Edit: Checked my usual source for this sort of thing; you're already there.
-
@stephenw10 said in Netgate 6100 and ONT Link Negotiation:
there
Ahhh yes, the halcyon days of 2 months ago, when the ONT did link at 2.5GbE. Times change, scream if you want to go faster!
-
Mmm, I can only dream of the day Openreach finally decide to put fibre where I am. Despite the fact I'm only ~300m from the exchange and was in one of the original FTTC trial areas. Grrr.
Stuck at the slow end of g.fast for now. -
@stephenw10 - I hear you. Having enjoyed rapid roll-outs when I lived in the south I was rather shocked to see the state of things when I moved up here.
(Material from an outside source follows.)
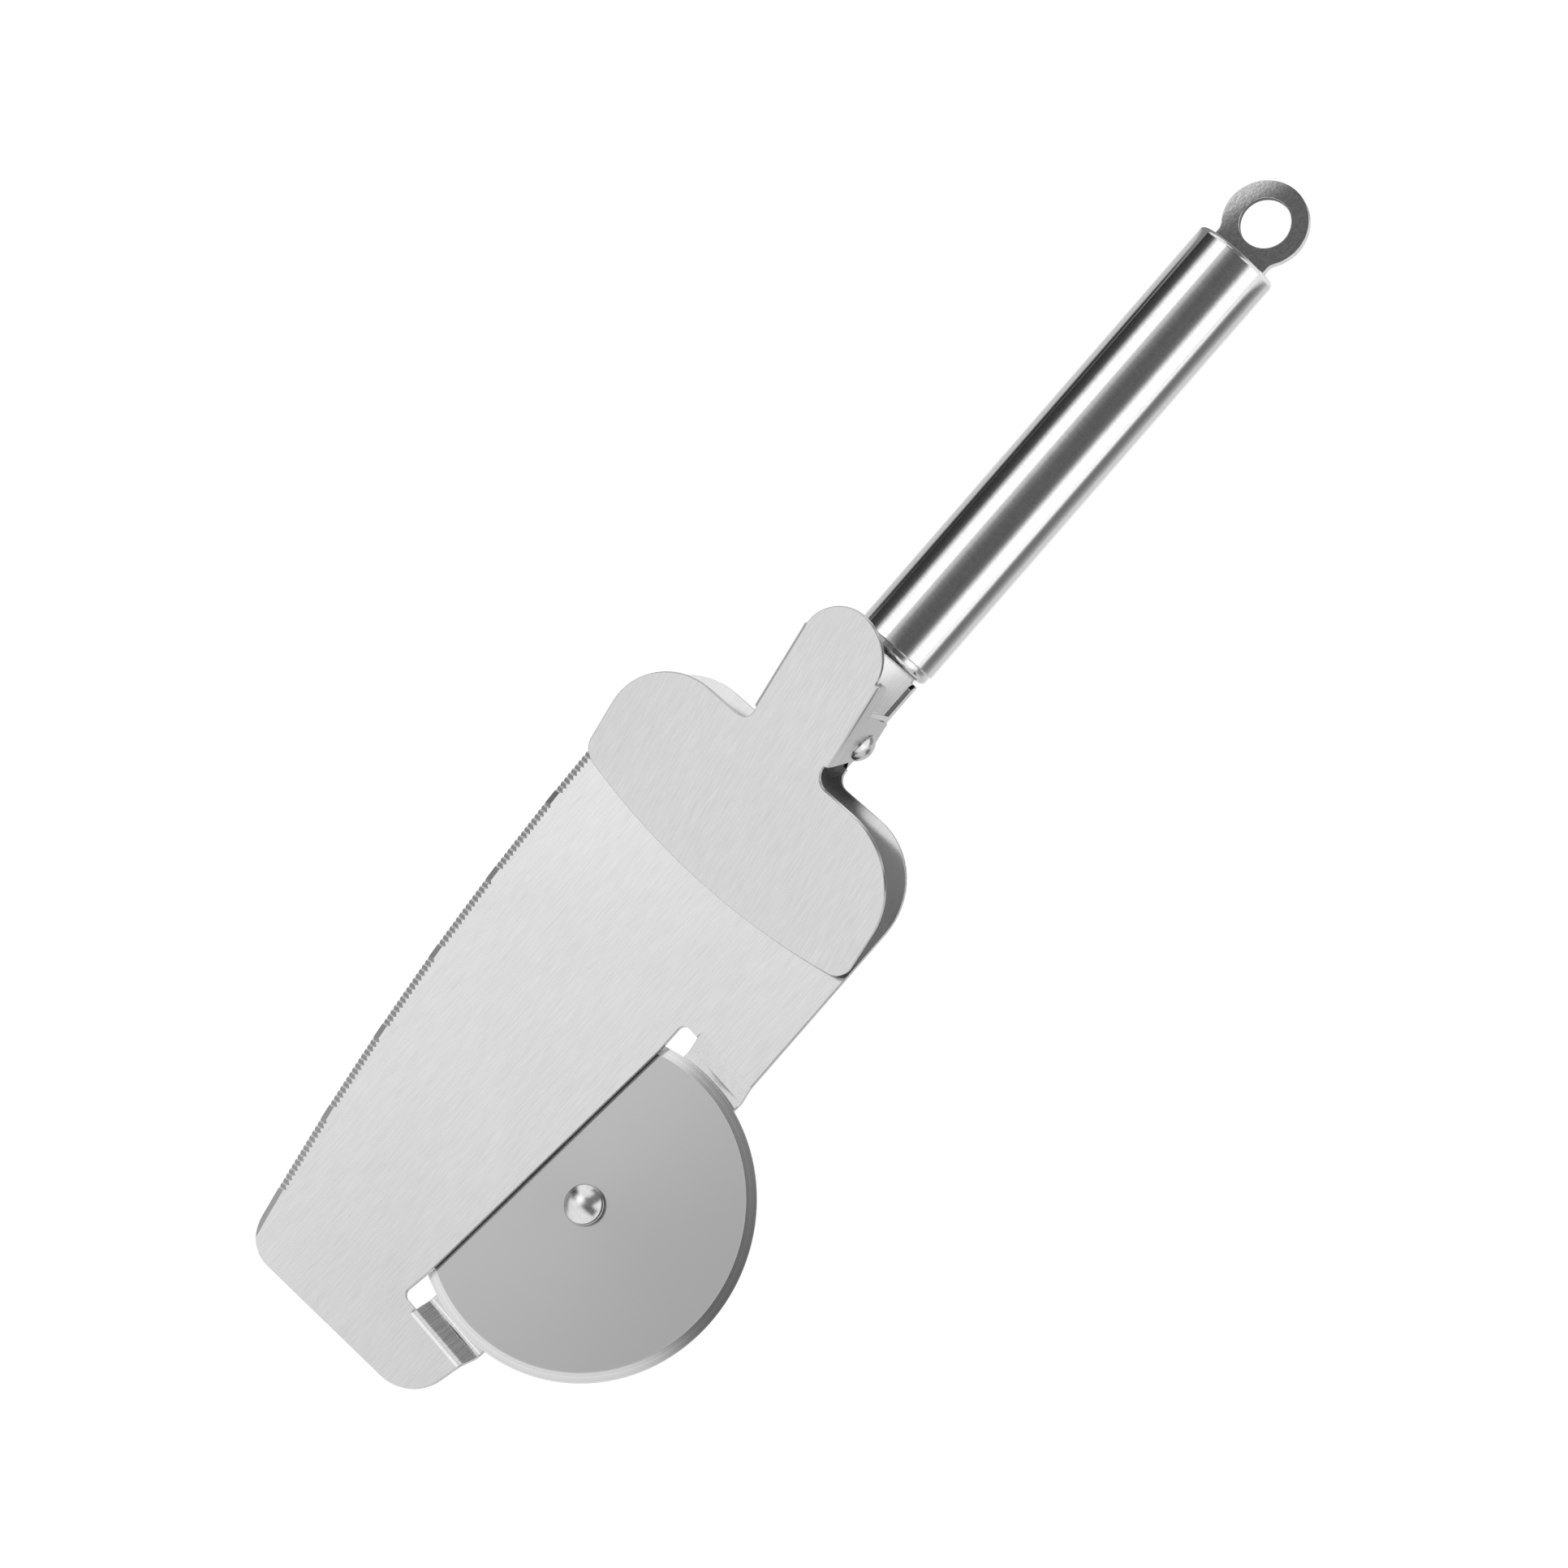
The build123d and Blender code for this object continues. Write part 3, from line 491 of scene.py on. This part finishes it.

Having been on the rump of every Openreach infrastructure change (including the debacle of ECI G.fast) you could have knocked me down with a feather when they announced proper fibre plans for my area. Apparently we were on a list of 'arse-end areas we usually ignore'* and attracted additional funding under a lacklustre government scheme.
Small mercies.
️
*perhaps not a direct quote but you get the idea
-
-
They are doing Fidium fiber in our area. Their website states we can't use our own equipment even our own WiFi. But someone from the city did a post on Reddit it shows you can. I wonder if I got a SFP adaptors for my SG-2100 if I would not need the ONT modem and have the ability to authicate directly to the 2100 too? Or just use the ONT as the fiber converter to RJ45 cable and go that route. Who knows. I got a letter that they are discontinuing DSL soon for our area and to update now. I had a manager come to my house a couple times asking why I haven't upgraded yet as they installed the neighborhood main distribution connection on the power pole in my backyard a couple months ago. I showed him my PfSense snort logs and explained my past work world and the reason I have a firewall and all the issues in the past without one. He confirmed that yes I can use your own router it's not an issue to have the installer call him if he tells me he can't. So when they disconnect I will update you on my adventure with ONT or just using their modem without the Zytel box. I just like my DSL from Consolidated, it has worked perfectly for years. I am kind of waiting it out until I am forced to update.
-
My connection with fidium has been great ... 1g plan and they credit me $10/month for having my own router. 2.5g rj45 on the ont to my 6100.